* **Exercise brief**
The required output is a word-for-word copy of the lines from the line bearing "Write part 4" through the line bearing "return (v *", inclusive, and no other lines.

* **Material provided**
---
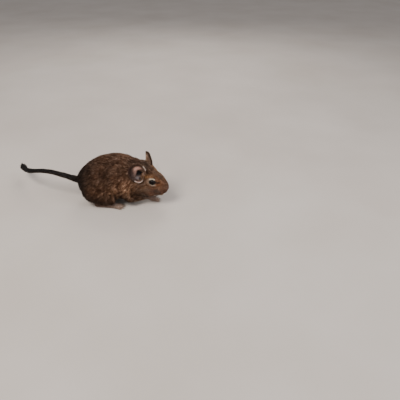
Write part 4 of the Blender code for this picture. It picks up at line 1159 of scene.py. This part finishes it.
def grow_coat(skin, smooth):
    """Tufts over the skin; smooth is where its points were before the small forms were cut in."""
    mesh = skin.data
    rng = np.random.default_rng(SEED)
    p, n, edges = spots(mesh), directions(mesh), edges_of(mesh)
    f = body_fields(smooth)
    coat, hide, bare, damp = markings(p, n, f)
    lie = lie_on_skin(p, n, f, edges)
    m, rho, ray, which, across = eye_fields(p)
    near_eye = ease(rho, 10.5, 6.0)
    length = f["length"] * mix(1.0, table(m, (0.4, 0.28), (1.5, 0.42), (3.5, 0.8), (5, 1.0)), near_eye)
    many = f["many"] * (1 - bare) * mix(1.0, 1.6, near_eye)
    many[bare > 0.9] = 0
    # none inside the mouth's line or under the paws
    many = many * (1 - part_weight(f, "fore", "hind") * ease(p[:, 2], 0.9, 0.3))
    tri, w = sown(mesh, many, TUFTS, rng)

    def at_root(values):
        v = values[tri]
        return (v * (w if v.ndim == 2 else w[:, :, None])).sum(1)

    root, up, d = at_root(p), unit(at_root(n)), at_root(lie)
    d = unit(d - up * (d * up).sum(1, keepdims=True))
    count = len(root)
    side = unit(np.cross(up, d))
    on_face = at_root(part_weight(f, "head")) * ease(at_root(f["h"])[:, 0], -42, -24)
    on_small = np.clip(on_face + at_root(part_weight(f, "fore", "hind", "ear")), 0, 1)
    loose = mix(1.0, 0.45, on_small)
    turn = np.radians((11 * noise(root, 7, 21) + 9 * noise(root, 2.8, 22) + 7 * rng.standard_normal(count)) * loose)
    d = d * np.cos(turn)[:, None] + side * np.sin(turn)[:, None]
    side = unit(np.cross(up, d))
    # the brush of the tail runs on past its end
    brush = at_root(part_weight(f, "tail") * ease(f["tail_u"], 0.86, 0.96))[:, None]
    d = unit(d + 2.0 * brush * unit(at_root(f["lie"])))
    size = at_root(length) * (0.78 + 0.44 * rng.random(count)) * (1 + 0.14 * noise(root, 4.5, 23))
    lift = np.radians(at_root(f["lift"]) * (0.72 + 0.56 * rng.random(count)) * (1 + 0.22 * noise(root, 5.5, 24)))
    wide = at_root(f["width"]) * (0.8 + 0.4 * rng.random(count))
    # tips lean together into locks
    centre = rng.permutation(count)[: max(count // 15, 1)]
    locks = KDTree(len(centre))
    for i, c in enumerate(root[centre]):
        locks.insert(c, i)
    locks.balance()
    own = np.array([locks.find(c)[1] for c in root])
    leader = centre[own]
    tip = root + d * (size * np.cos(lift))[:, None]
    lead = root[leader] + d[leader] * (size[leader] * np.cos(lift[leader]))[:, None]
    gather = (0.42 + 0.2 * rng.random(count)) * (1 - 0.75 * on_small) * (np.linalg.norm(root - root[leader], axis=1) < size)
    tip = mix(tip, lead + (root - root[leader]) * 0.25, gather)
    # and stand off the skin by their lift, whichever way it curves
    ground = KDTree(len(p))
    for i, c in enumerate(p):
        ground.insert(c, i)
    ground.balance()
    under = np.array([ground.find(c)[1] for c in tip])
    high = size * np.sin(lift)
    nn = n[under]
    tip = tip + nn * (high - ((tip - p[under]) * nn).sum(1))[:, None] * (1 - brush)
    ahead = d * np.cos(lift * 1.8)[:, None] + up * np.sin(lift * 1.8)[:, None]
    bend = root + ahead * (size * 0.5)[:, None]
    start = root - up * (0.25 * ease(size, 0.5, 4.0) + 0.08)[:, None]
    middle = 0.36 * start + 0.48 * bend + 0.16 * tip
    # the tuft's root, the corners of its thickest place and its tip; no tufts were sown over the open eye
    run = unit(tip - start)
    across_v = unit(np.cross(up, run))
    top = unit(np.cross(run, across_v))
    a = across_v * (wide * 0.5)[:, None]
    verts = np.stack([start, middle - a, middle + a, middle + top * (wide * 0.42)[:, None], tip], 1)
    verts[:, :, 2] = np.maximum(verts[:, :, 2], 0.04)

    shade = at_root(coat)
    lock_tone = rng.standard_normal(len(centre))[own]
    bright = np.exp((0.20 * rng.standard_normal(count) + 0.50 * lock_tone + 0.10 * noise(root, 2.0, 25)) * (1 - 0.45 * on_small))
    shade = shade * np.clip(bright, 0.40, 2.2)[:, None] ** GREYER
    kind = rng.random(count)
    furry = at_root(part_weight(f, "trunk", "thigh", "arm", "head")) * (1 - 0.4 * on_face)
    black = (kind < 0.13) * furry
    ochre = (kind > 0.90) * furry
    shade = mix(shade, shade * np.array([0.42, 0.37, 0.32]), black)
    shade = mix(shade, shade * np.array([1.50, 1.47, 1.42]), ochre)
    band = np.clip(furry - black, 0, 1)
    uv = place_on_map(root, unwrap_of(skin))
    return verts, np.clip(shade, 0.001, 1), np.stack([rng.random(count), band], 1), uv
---
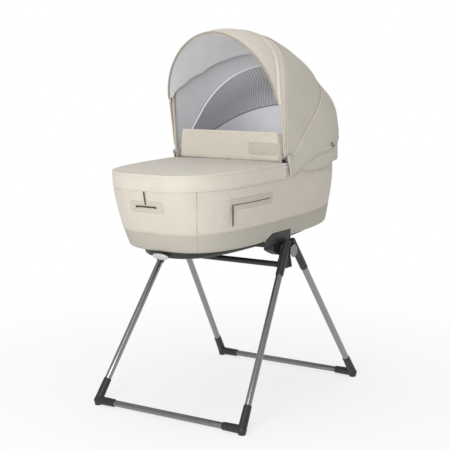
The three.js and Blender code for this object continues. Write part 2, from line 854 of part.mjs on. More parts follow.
---
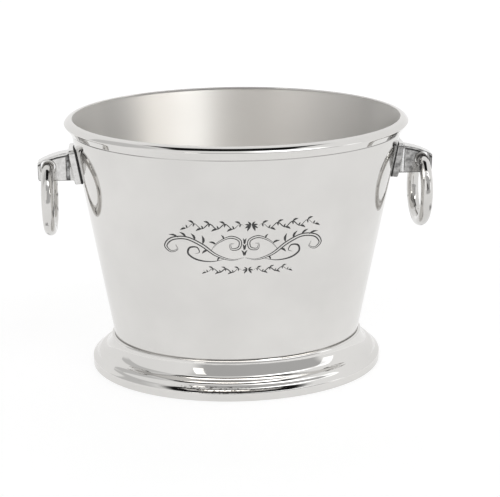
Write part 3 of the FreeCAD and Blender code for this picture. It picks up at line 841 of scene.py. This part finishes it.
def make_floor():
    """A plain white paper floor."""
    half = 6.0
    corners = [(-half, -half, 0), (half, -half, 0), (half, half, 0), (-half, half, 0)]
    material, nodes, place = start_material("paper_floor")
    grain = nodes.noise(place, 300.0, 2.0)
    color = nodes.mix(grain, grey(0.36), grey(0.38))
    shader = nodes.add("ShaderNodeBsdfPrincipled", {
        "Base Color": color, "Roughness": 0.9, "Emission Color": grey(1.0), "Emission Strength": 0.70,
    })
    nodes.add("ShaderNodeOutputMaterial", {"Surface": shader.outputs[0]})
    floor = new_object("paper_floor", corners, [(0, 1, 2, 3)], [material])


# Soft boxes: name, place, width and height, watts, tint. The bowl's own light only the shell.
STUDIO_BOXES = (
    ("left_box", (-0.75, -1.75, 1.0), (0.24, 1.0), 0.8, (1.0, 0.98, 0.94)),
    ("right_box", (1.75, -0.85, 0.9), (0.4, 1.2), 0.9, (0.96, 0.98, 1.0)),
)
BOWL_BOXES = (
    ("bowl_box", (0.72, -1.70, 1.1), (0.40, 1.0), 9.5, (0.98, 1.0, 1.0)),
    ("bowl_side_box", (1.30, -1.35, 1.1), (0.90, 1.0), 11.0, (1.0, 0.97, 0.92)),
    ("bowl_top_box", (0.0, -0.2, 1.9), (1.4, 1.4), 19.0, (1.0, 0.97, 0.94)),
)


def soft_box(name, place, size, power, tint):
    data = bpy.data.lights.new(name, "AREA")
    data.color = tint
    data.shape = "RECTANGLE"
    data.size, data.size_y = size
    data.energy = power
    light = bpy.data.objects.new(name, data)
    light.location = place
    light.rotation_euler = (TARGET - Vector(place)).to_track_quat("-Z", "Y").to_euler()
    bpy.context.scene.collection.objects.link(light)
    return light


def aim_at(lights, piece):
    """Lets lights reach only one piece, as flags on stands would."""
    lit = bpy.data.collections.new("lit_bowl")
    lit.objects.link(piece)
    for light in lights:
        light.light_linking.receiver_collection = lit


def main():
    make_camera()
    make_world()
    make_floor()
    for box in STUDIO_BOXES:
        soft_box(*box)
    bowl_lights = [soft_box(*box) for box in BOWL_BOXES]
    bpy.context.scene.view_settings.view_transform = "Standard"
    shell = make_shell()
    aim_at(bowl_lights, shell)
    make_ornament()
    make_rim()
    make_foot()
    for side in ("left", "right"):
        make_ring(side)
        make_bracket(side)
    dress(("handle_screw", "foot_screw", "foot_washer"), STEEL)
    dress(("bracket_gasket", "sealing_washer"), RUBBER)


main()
---
* **The reply**
Write part 4 of the Blender code for this picture. It picks up at line 1159 of scene.py. This part finishes it.
def grow_coat(skin, smooth):
    """Tufts over the skin; smooth is where its points were before the small forms were cut in."""
    mesh = skin.data
    rng = np.random.default_rng(SEED)
    p, n, edges = spots(mesh), directions(mesh), edges_of(mesh)
    f = body_fields(smooth)
    coat, hide, bare, damp = markings(p, n, f)
    lie = lie_on_skin(p, n, f, edges)
    m, rho, ray, which, across = eye_fields(p)
    near_eye = ease(rho, 10.5, 6.0)
    length = f["length"] * mix(1.0, table(m, (0.4, 0.28), (1.5, 0.42), (3.5, 0.8), (5, 1.0)), near_eye)
    many = f["many"] * (1 - bare) * mix(1.0, 1.6, near_eye)
    many[bare > 0.9] = 0
    # none inside the mouth's line or under the paws
    many = many * (1 - part_weight(f, "fore", "hind") * ease(p[:, 2], 0.9, 0.3))
    tri, w = sown(mesh, many, TUFTS, rng)

    def at_root(values):
        v = values[tri]
        return (v * (w if v.ndim == 2 else w[:, :, None])).sum(1)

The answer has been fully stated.